3. Use your pet life to shape your civic life

  • If you’re walking more because of your dog, think about how that intersects with public transit, safe streets, and green space in your area.
  • Support local policies that make it easier to live a lower‑carbon life with a pet: car‑light neighborhoods, shade trees, resilient parks.

4. Let joy fuel your climate work

This might sound soft, but it’s not: people fight harder for what (and who) they love. For a lot of us, that includes our animals.

If you want your dog to enjoy a stable climate, breathable air, and walkable cities, that’s a perfectly valid — and powerful — reason to:

  • Stay engaged when climate news is overwhelming
  • Show up for elections and local hearings
  • Support green technology that makes better choices the default

The more joy and meaning you get from your life, the more likely you are to stay in the long, often frustrating work of climate transition.


Where this fits in the green technology story

The climate paradox of having a dog sits at an awkward crossroads: personal affection, hard climate physics, and cultural backlash. It’s exactly the kind of messy, real‑world problem green technology should be good at solving.

AI won’t tell you to love your dog less. What it can do is:

  • Redesign food systems so the default kibble emits less.
  • Optimize supply chains so each bag of food has a smaller upstream footprint.
  • Help cities plan waste and green space with pets in mind.
  • Power apps and services that turn climate science into clear, humane guidance instead of guilt.

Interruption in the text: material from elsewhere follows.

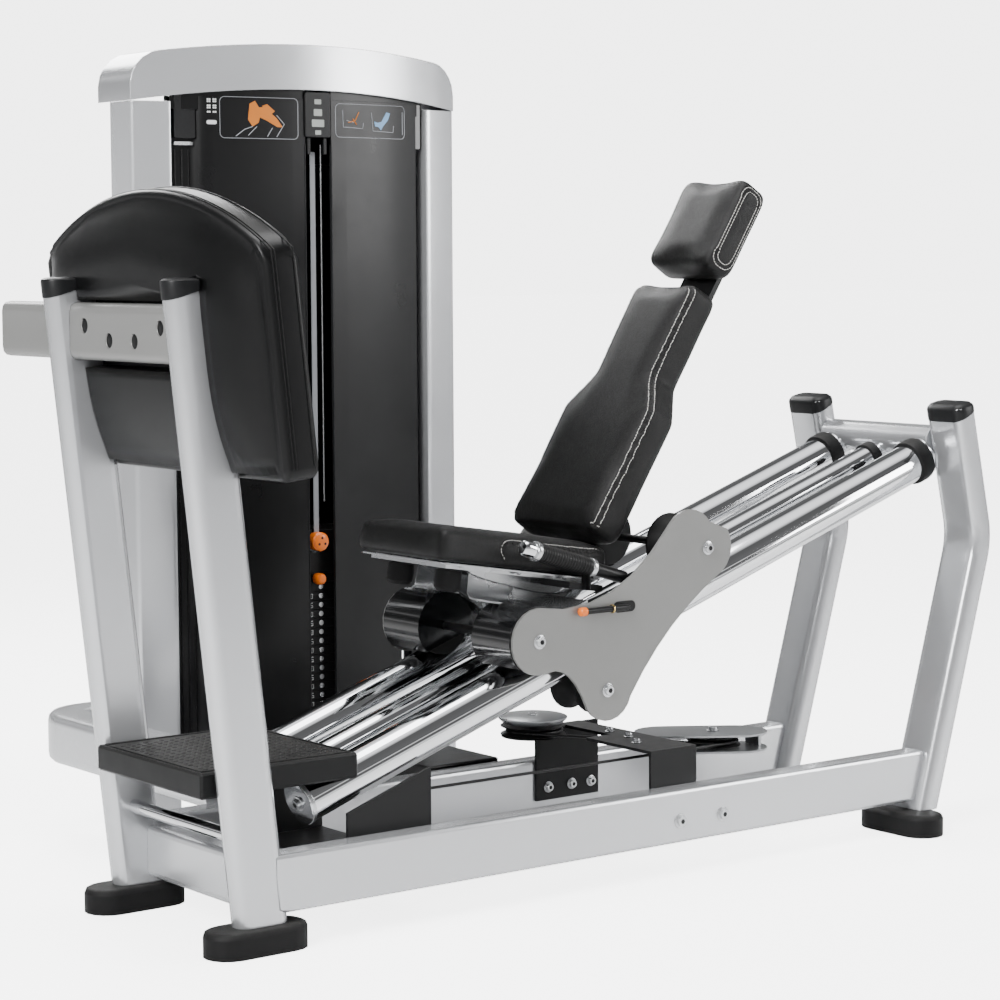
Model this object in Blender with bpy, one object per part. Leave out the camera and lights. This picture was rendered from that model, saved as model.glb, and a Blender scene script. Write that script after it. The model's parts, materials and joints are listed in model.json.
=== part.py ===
"""Seated leg press machine: a carriage on inclined guide tubes and a weight tower beside it.

Metres, +Z up.  +X runs from the foot platform to the rear uprights, +Y runs to the weight tower.
Sizes below are in the machine's layout, whose zero is on the floor between the front feet.  The
finished assembly is moved so that its origin is on the floor under the middle of its box.
"""
import math

import bmesh
import bpy
from mathutils import Matrix, Vector

# Running and resting gaps between separate pieces
touch_gap = 0.0003
loose_gap = 0.0015

# Side frames
side_offset = 0.205          # middle of each side frame from the machine's mid-plane
rail_width = 0.051
rail_height = 0.102
rail_bottom = 0.062
post_depth = 0.102
post_width = 0.051
post_foot_x = 0.0
post_top_x = -0.1184
post_top_z = 1.135
upright_depth = 0.055
upright_width = 0.100
upright_foot_x = 1.580
upright_bend_x = 1.735
upright_bend_z = 0.590
upright_bend_radius = 0.16
upright_top_x = 1.6764
upright_top_z = 0.862
foot_length = 0.195
foot_width = 0.090
foot_height = 0.045
foot_edge = 0.010
front_foot_shift = 0.008       # a foot's middle in front of its post's middle line
rear_foot_shift = 0.033
cross_member_radius = 0.0325
cross_member_z = 0.7875
base_tube_x = 0.030
base_tube_size = (0.050, 0.094)
base_tube_z = 0.103

# Cross bar behind the foot platform
cross_bar_z = 1.046
cross_bar_height = 0.100
cross_bar_depth = 0.046
cross_bar_overhang = 0.436
cross_bar_hole_radius = 0.0135
cross_bar_hole_depth = 0.006

# Inclined guide tubes
incline = math.radians(19.0)
guide_start_x = 0.168
guide_start_z = 0.237
guide_inset = 0.075            # from the middle of a side frame in to a guide tube
guide_offset = side_offset - guide_inset
guide_radius = 0.0405
guide_low_end = -0.040
guide_high_end = 1.610
centre_tube_radius = 0.0275
centre_tube_low_end = 0.080
guide_trim = 0.006             # the tubes end this far in front of the cross member's middle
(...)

Most companies get this wrong by focusing either on scolding consumers or on shiny tech with no human context. There’s a better way to approach this: start from what people refuse to give up — like their pets — and build green systems around those non‑negotiables.

If you’re building or buying green technology, that’s the mindset that actually scales. You don’t win by asking people to abandon what they love. You win by making it radically easier to live a full, joyful, low‑carbon life — dog hair on the couch and all.